Nutrition is an important key to increasing our sense of well-being. Improved nutrition affects the body’s chemical balances, so that we feel better physically. This also helps the chemical balances in the brain, so that our moods and the abilities to cope with stress improve. Making better choices about what we eat substantially affects us both mentally and physically.
When one thinks of proper eating habits, we think – Boring! Choosing better nutrition can appear complex, take more time and energy, and add more stress to our already hectic schedule. Also, it isn’t much fun avoiding junk food during the Holidays; but we need to try to be careful as much as we can. If we goof up one meal, then we need to make a more logical choice for at least the next couple of meals.
When I need to feel more vibrant, clear thinking, focused, energetic, and improve my overall sense of well-being, I concentrate on more high-protein meals. This helps because the amino acid, Tyrosine, reaches the brain and will raise the level of Serotonin, which is the important neurotransmitter in the physical and mental sense of well-being. (Remember how closely physical and mental are tied together.)

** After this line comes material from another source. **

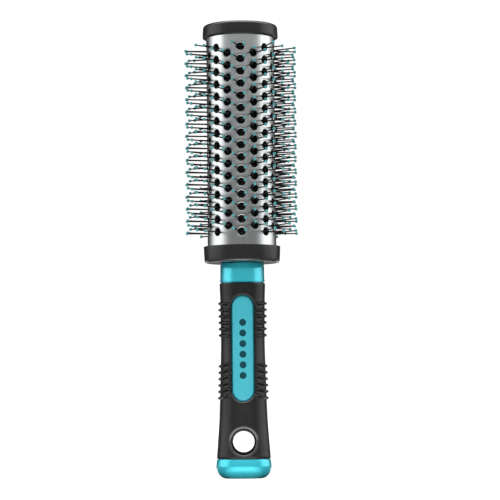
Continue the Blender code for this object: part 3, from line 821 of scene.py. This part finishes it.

A meal high in carbohydrates can have a tranquilizing effect; though, we will also put on weight if it is eaten before bedtime. Tryptophan, which is also very tranquilizing, can be found in turkey, soy, brown rice, cottage cheese and peanuts – just to name a few.
When one thinks of proper eating habits, we think – Boring! Choosing better nutrition can appear complex, take more time and energy, and add more stress to our already hectic schedule.
Last week, after eating yogurt (high in protein) for lunch, I was able to work an eight hour day without taking a break. The very next day, I had spaghetti with tomatoes and basil (high in carbohydrates) and was ready to crawl under the desk for a nap. Obviously, the protein was better at giving me energy, and improving my mood.
I know how hard it is to limit the amount of sugar that we are taking into our bodies. It is a well-known fact that sugar can deplete the B vitamins in our system, not to mention the insulin havoc it causes. Eating whatever we want is fun, but it is all a matter of responsible choice. When we choose healthier foods, we will feel better, which ties in with improving our mood.
Many nutritional products of herbs and nutrients can be very beneficial for improving mental attitude. Such as, Vinpocetine , which has been shown to improve negative moods, by encouraging sufficient blood flow to the brain.
Homeopathy can also help with maintaining balanced mood and dealing with stress. The motto for homeopathy is “like cures like”, in which the vibrational energy of the substance stimulates the body into healing itself.
Cortisol is a natural hormone that is released when we feel the effects of stress. Unfortunately, too much of a good thing can often result in a problem; a high level of Cortisol can cause depression. This buildup of Cortisol can be a consequence of continued stress. One homeopathic remedy, which neutralizes the high Cortisol level and helps my sense of well-being, is Ignatia Amara.
Bach’s Remedies are also good for elevating our moods. These are especially effective if taken on an empty stomach. Bach’s Rescue Remedy is a combination of seven floral essences that are very beneficial for calming and balancing mood.
Therapeutic touch is also a technique that helps us have a more positive attitude; particularly when concentration is placed on the heart chakra. (Chakras are energy centers in our bodies that work on the vibrational energy mode.) Clearing the heart chakra helps the body create more endorphins, which can release anxiety.
Which type of products are most effective? Everyone is different, and it is up to each person to find what works best for them. Also, remember to observe and be sensitive to the types of food you eat. Which ones make you feel energized and positive about life, in comparison to lethargic and negative? Keep a record, and with time you too will see how nutrition and eating habits can affect your moods and outlook on life.